According to the new industrial policy, Pakistan possesses large deposits of iron ore, but like the rest of the mining sector, this potential is not exploited because large scale mechanised mining has yet to come to the country. This in turn adversely affects the competitiveness of downstream manufacturing which is heavily reliant on steel.

Similarly, the major porphyry deposits of copper and gold, which straddle the Pakistan-Afghan border regions, need to be exploited quickly. It is emphasised that the need of the hour is to attract major investment in the mining sector through transparent and professional agreements, which give comfort to foreign investment with its expertise of large scale mining (missing in Pakistan) and the economic rights of the provinces and federation.

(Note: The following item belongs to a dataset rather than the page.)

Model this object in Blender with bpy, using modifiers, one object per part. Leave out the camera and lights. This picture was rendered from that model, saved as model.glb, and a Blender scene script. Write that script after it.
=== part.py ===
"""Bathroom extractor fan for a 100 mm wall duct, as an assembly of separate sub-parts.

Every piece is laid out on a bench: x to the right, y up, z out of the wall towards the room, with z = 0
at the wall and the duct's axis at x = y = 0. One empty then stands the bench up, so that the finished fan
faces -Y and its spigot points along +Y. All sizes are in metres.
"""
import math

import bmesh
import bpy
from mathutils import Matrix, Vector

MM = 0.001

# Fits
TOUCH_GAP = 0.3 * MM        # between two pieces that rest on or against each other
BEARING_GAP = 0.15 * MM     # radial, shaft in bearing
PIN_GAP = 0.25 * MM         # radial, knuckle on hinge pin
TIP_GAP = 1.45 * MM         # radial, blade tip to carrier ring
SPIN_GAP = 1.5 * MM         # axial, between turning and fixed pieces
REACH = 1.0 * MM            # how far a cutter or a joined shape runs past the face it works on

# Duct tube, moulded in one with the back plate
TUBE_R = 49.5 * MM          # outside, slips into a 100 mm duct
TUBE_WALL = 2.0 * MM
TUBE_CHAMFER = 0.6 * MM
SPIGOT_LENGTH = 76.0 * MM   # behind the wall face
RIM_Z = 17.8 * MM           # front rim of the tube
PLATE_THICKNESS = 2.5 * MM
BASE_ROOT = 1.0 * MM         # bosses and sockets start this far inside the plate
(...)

In this regard, the industrial policy states that over the next five years, the government will reform the steel sector and extend full support to develop indigenous metallurgical capabilities. While the capacity of Pakistan Steel Mills will be increased substantially in the next ten years and more metallurgy institutes will be set up in national universities, foreign investment in the sector will be encouraged based initially upon imported iron ore, with a transition towards exploitation of the large deposits of iron ore in the country.

The policy further revealed that the proposed Industrial Development Board will launch a comprehensive programme focusing the reform of the steel sector within six months. The copper and gold deposits at Reqo Deq area will be rapidly brought into production with gradual progressive move towards refining these metals. Like steel, nationalistic slogans need not come in the way of good business models.

The 2011 Industrial Policy further revealed that the chemical sector is the biggest component in world trade, with values nearly the same as that of machinery and equipment. Pakistan currently imports the bulk of its basic and secondary chemicals (imports total nearly $4 billion per annum), which reduces competitiveness in the global market. In this regard: The government will facilitate the establishment of a petrochemical complex near a major port, or refinery as a public-private partnership.

The policy also stresses establishment of Industrial Clusters and Science Park.

Pakistan boasts several industry hot spots (locations where substantial industry and commerce exists around a particular range of products ranging from agribusiness to engineering). There is a need to strengthen these clusters through provision of basic services, infrastructure and linkages. In addition, there is a need to build stronger linkages between industry, academia and government.

In this regard, the Industrial Development Board will develop a list of selected hotspots around the country. These will be accorded the status of industrial clusters and guaranteed access to electricity and gas. These hotspots will also be linked with universities and research stations, and provided with soft and hard infrastructure. These will also be given priority in PSDP for increased allocation of recourses for the provision of health and education.

Finally, the government will establish a series of 1000 acre “Science Park” in the country to host technology-intensive enterprises, with the first one being set next to Islamabad to host technology-intensive enterprises. These Parks will be provided uninterrupted power supply, telecom hubs, security, management infrastructure, restaurants, accommodation, convention centers, entertainment, sports facilities etc. The government will absorb initial start-up cost for the science park.

The sources claimed that the New Industrial Policy 2011 would help the country in achieving maximum industrial goods indigenously with creation of jobs opportunities and many more.